Old Delhi or Purani Dilli, a tangle of ancient streets and alleyways, was founded as a walled city in 1639 when the Mughal capital shifted from Agra. The best way for tourists to explore this oldest area of Delhi is by rickshaw.
A place of contrast: there is a darkness to the area, especially for those who have not previously been subjected to culture shock but there is a brightness to the souk because of all the colours, smells, stimulation of all the senses.
Old Delhi has a Muslim and Hindu vibe. Hinduism considers cows to be sacred. In ancient times the people needed cows, and it is believed that cows and priests were made on the same day of creation. The cow doesn’t have to worry for its safety while roaming the streets. Breakfast and care are also provided to these deeply respected creatures.
The Indian sari is considered to be among the oldest form of garment in the world still in existence. The symbolism of color stands out and controls every aspect of life in India, including the choice of sari colours. There are up to 80 different recorded ways to tie the single length of fabric.

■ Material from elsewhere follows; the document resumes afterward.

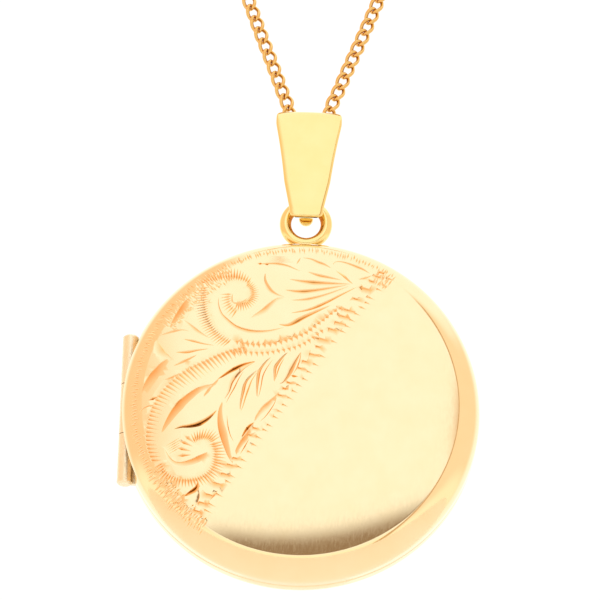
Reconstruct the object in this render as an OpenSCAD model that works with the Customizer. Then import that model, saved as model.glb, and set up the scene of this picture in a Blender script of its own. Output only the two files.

Above the congested streets and alleyways is a canopy of dangerously tangled electricity cables. The local people are happy to get a cable across from anywhere for their convenience. The webs of wire spaghetti may help to power the thriving Indian capital but they serve up a nightmare for electricians who struggle to fix power outages and blackouts. Many of the cables have been placed illegally, with locals taking advantage of the confusing tangles to steal power from their neighbors or commercial properties. Power theft is common in the walled city, meaning the area is prone to power outages and blackouts.